The scene, which lasted only a few seconds, was recorded by a pool photographer and described by officials yesterday in response to questions raised in Washington.

The foray boosted poll numbers for Bush and flagging morale for troops. But it also has opened new credibility questions for a White House that has dealt with issues as small as who placed the "Mission Accomplished" banner aboard the aircraft carrier Bush used to proclaim the end of major combat operations in Iraq, and as major as assertions about Saddam Hussein's arsenal of unconventional weapons and his ability to threaten the United States.

The White House has updated its account of an airborne conversation in which a British Airways pilot was said to have wondered into his radio if he had just seen Air Force One and was told that it was a Gulfstream 5, a much smaller plane. White House officials first said the British Airways pilot had talked with the Air Force One pilot.
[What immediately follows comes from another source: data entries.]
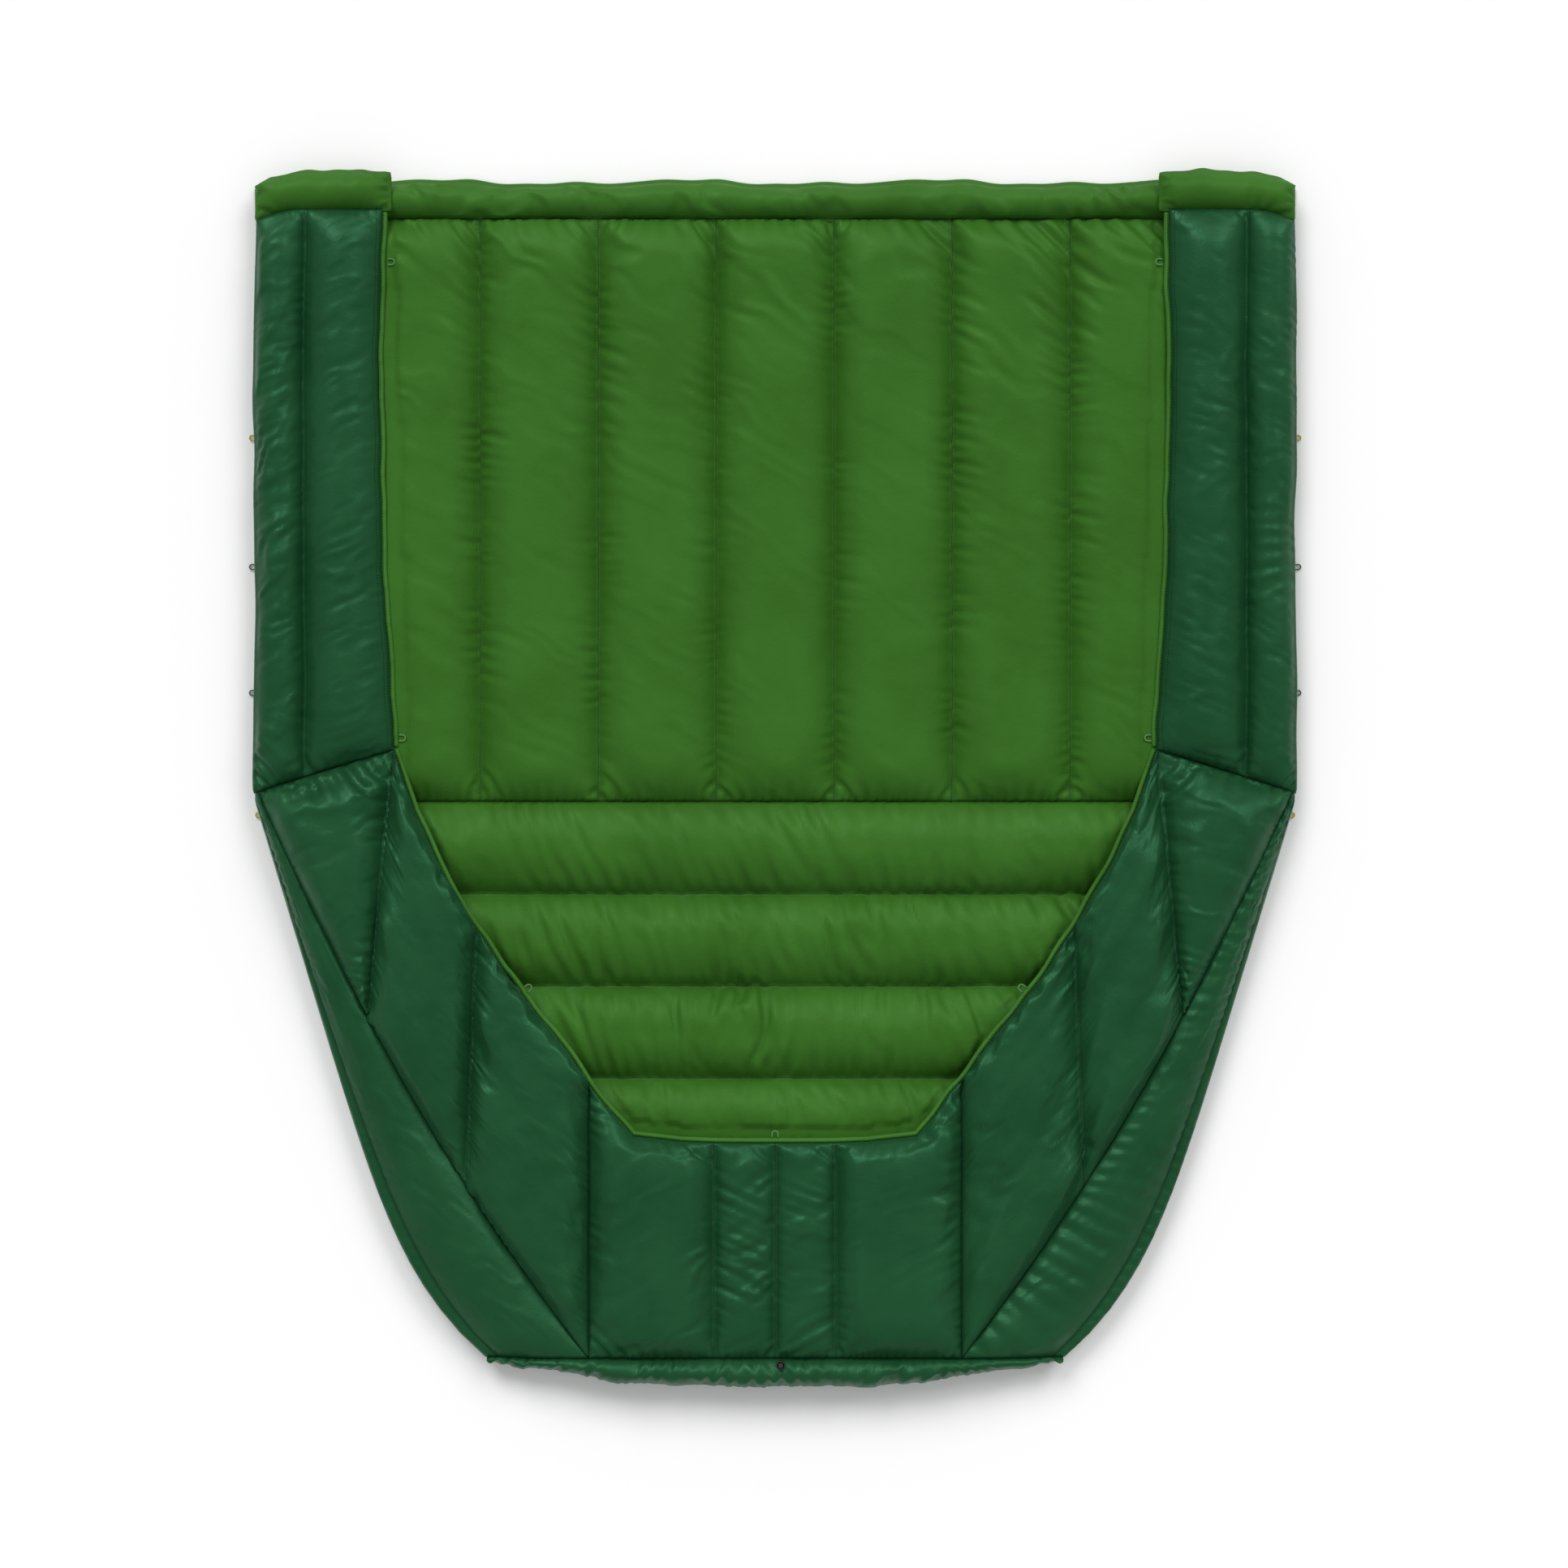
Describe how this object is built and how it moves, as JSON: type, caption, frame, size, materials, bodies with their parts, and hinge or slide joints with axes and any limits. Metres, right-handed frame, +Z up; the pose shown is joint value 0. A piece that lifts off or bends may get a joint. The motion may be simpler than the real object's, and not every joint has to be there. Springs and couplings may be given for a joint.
{
  "type": "camp quilt",
  "caption": "Two-person down camp quilt laid flat: light liner inside, dark shell, both sides folded over as flaps, closed foot box with a V-shaped mouth.",
  "frame": {"origin": "on the floor under the middle of the quilt's length and width", "axes": "+Y towards the head, +Z up off the floor, +X to the quilt's right seen from above with the head at the top"},
  "size_m": [1.6966, 1.95, 0.0923],
  "materials": {
    "liner_fabric": "satin nylon, light green",
    "shell_fabric": "glossy ripstop nylon, dark green",
    "edge_binding": "woven tape, light green",
    "yellow_cord": "braided cord, yellow",
    "green_cord": "braided cord, grey green",
    "lock_plastic": "satin black plastic",
    "spring_steel": "bright"
  },
  "bodies": {
    "root": {"back_chamber_1": "liner_fabric", "back_chamber_2": "liner_fabric", "back_chamber_3": "liner_fabric", "back_chamber_4": "liner_fabric", "back_chamber_5": "liner_fabric", "back_chamber_6": "liner_fabric", "back_chamber_7": "liner_fabric", "back_chamber_8": "liner_fabric", "back_chamber_9": "liner_fabric", "leg_chamber_1": "liner_fabric", "leg_chamber_2": "liner_fabric", "leg_chamber_3": "liner_fabric", "leg_chamber_4": "liner_fabric", "leg_chamber_5": "liner_fabric", "leg_chamber_6": "liner_fabric", "head_draft_tube": "liner_fabric", "left_front_middle": "shell_fabric", "left_front_shin": "shell_fabric", "left_front_knee": "shell_fabric", "left_front_thigh": "shell_fabric", "left_front_hip": "shell_fabric", "right_front_middle": "shell_fabric", "right_front_shin": "shell_fabric", "right_front_knee": "shell_fabric", "right_front_thigh": "shell_fabric", "right_front_hip": "shell_fabric", "left_side_gusset": "shell_fabric", "right_side_gusset": "shell_fabric", "foot_tube": "shell_fabric", "mouth_binding": "edge_binding", "left_side_loop_1": "yellow_cord", "left_side_loop_2": "green_cord", "left_side_loop_3": "green_cord", "left_side_loop_4": "yellow_cord", "right_side_loop_1": "yellow_cord", "right_side_loop_2": "green_cord", "right_side_loop_3": "green_cord", "right_side_loop_4": "yellow_cord", "left_mouth_tab": "edge_binding", "right_mouth_tab": "edge_binding", "mouth_bottom_tab": "edge_binding", "cord_lock_sleeve": "lock_plastic", "cord_lock_spring": "spring_steel"},
    "left_flap": {"left_flap_inner_chamber": "shell_fabric", "left_flap_outer_chamber": "shell_fabric", "left_flap_head_band": "liner_fabric", "left_flap_binding": "edge_binding", "left_flap_tab_1": "edge_binding", "left_flap_tab_2": "edge_binding"},
    "right_flap": {"right_flap_inner_chamber": "shell_fabric", "right_flap_outer_chamber": "shell_fabric", "right_flap_head_band": "liner_fabric", "right_flap_binding": "edge_binding", "right_flap_tab_1": "edge_binding", "right_flap_tab_2": "edge_binding"},
    "cord_lock_button": {"cord_lock_button": "lock_plastic"}
  },
  "joints": [
    {"name": "left_flap_fold", "type": "hinge", "parent": "root", "child": "left_flap", "pos_m": [-0.838, 0.48, 0.0343], "axis": [0, -1, 0], "range_deg": [0, 179]},
    {"name": "right_flap_fold", "type": "hinge", "parent": "root", "child": "right_flap", "pos_m": [0.838, 0.48, 0.0343], "axis": [0, 1, 0], "range_deg": [0, 179]},
    {"name": "cord_lock_press", "type": "slide", "parent": "root", "child": "cord_lock_button", "axis": [0, 0, -1], "range_m": [0, 0.003], "stiffness_N_per_m": 400, "springref_m": -0.002, "deforming": ["cord_lock_spring"]}
  ]
}
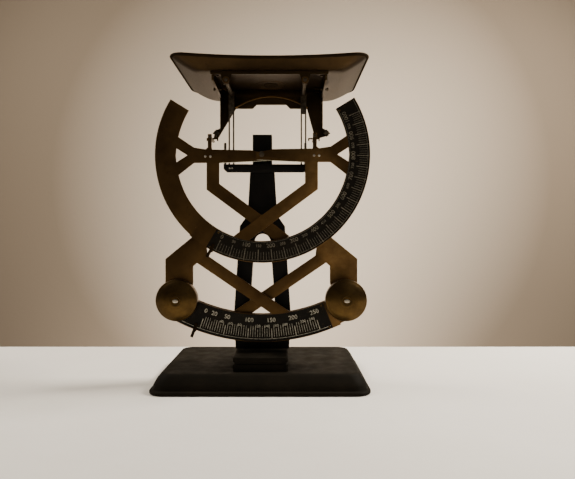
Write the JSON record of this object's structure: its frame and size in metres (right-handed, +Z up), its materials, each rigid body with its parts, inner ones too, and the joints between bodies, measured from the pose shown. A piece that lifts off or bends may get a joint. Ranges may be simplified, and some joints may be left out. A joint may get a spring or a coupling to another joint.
{
  "type": "letter scale",
  "caption": "Bilateral pendulum letter scale: iron base and column, mirror-image brass levers with disc weights, black curved scales, and a swept tray pan.",
  "frame": {"origin": "on the base's underside, straight below the middle of the column, on the surface it stands on", "axes": "+Z up, -Y towards the reader of the graduated faces, +X to the reader's right"},
  "size_m": [0.1878, 0.13, 0.274],
  "materials": {
    "base_iron": "black japanned, worn",
    "column_iron": "black enamel, satin",
    "aged_brass": "aged, brown patina",
    "turned_brass": "turned, aged",
    "pan_brass": "pressed sheet, aged",
    "scale_enamel": "black with engraved pale graduations",
    "steel": "dulled"
  },
  "bodies": {
    "stand": {"base_casting": "base_iron", "column_foot": "base_iron", "column_frame": "column_iron", "foot_screws": "steel", "crossbar": "column_iron", "stop_pegs": "steel", "guide_pins": "steel", "fulcrum_axle": "steel", "axle_spacers": "steel", "axle_nut": "steel"},
    "scale_lever": {"scale_lever_plate": "aged_brass", "upper_scale_face": "scale_enamel", "lower_scale_face": "scale_enamel", "face_rivets": "aged_brass", "left_weight": "turned_brass", "left_weight_post": "steel", "left_weight_screw": "steel", "right_load_bracket": "aged_brass", "right_load_pin": "steel", "right_bracket_rivets": "aged_brass"},
    "plain_lever": {"plain_lever_plate": "aged_brass", "right_weight": "turned_brass", "right_weight_post": "steel", "right_weight_screw": "steel", "left_load_bracket": "aged_brass", "left_load_pin": "steel", "left_bracket_rivets": "aged_brass", "upper_pointer": "aged_brass", "lower_pointer": "aged_brass"},
    "carrier": {"carrier_plate": "aged_brass", "carrier_front_bar": "aged_brass", "carrier_side_bars": "aged_brass", "left_hanger_shaft": "steel", "right_hanger_shaft": "steel", "left_guide_link": "steel", "right_guide_link": "steel", "shaft_nuts": "aged_brass", "leg_screws": "steel", "side_pins": "steel", "pan": "pan_brass", "pan_screws": "pan_brass"}
  },
  "joints": [
    {"name": "scale_lever_turn", "type": "hinge", "parent": "stand", "child": "scale_lever", "pos_m": [0, -0.0154, 0.198], "axis": [0, 1, 0], "range_deg": [0, 45]},
    {"name": "plain_lever_turn", "type": "hinge", "parent": "stand", "child": "plain_lever", "pos_m": [0, -0.0094, 0.198], "axis": [0, -1, 0], "range_deg": [0, 45]},
    {"name": "pan_drop", "type": "slide", "parent": "stand", "child": "carrier", "axis": [0, 0, -1], "range_m": [0, 0.0375]}
  ],
  "couplings": [
    {"joint": "plain_lever_turn", "follows": "scale_lever_turn", "ratio": 1},
    {"joint": "pan_drop", "follows": "scale_lever_turn", "m_per_rad": 0.0472}
  ]
}
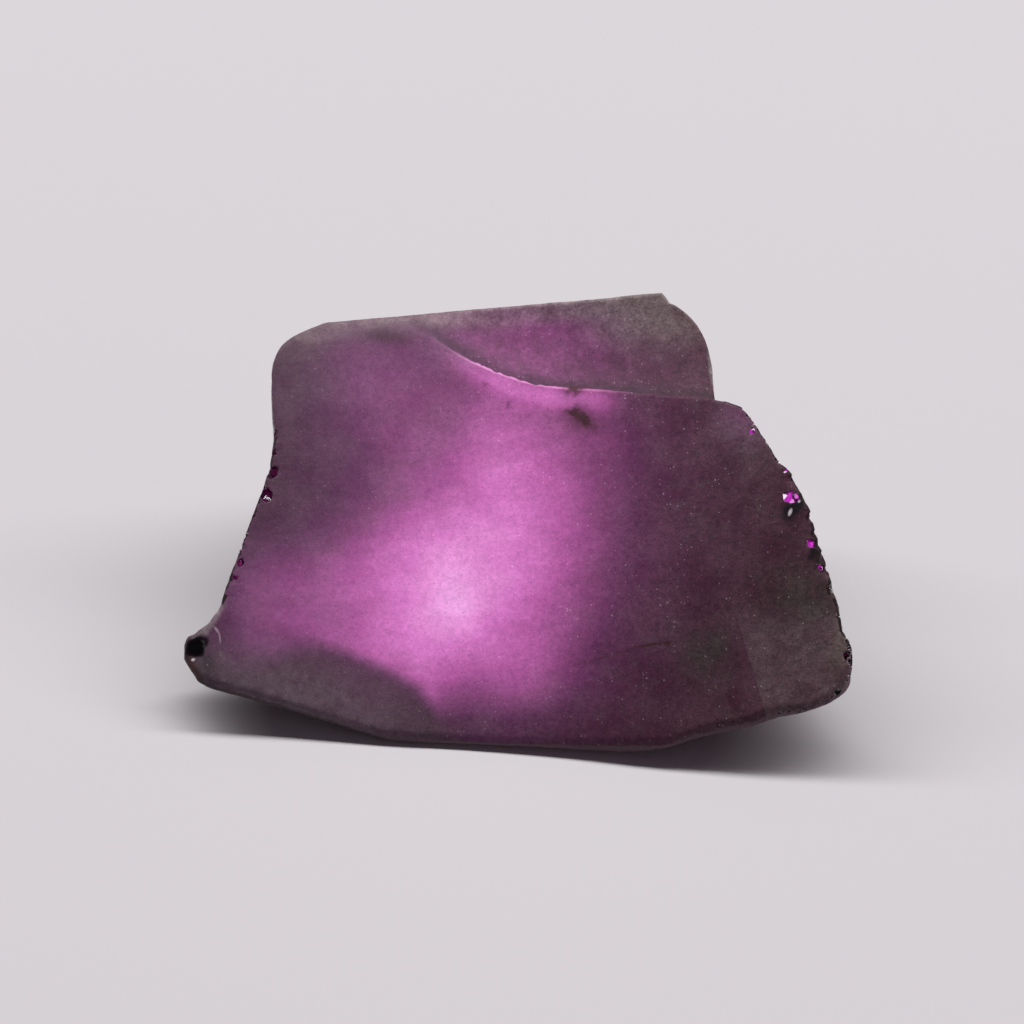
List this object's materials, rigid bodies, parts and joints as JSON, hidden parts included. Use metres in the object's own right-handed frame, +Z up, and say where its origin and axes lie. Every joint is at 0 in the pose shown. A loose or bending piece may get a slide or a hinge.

Bush aides now say the conversation occurred between the British Airways pilot and an air-traffic-control worker.

"I don't think everybody was clear on exactly how that conversation happened," White House press secretary Scott McClellan said.

British Airways, however, said it has been unable to confirm the new version. "We've looked into it," a spokeswoman said. "It didn't happen."


ANJA NEIDRINGHAUS / AP
The platter of turkey President Bush carried while visiting U.S. troops in Iraq on Thanksgiving was actually a decoration.


White House officials do not deny that they craft elaborate events to showcase Bush, but they maintain that these events are designed to accurately dramatize his policies and to convey qualities about him that are real.

"This was effective, because it captured something about the president that people know is true, that he really cares about the soldiers and gets emotional when he sees them," Mary Matalin, a former administration official, said about the trip to Baghdad. "You have to figure out how to capture the Bush we know, even if it doesn't come through in a speech situation or a press conference. He regularly rejects anything that is not him."

The Democratic presidential candidates tipped their hats to the White House stage managers by refusing to criticize the trip, which dominated weekend newscasts. Aides to Democrats said they concluded that the less said about the trip, the better. They just wanted the moment to pass so they could go back to criticizing Bush's postwar policy.

The trip was pulled off in total secrecy — only a few Bush aides and reporters knew about it in advance, and they were allowed to discuss it only on secure phone lines. Reporters covering the Thanksgiving program in Baghdad were not allowed to report the event until after Air Force One had left.

Some of the reporters left behind at Crawford Middle School, where they work when Bush is staying at his Texas ranch, felt they had been deceived by White House accounts of what Bush would be doing on Thanksgiving.

Correspondent Mark Knoller said Sunday on "CBS Evening News" that the misleading information and deception were understandable, but that he had been "filing radio reports that amounted to fiction."

"Even as President Bush was addressing U.S. personnel in Baghdad, I was on the air saying he was at his ranch making holiday phone calls to American troops overseas," Knoller said. "I got that information from a White House official that very morning."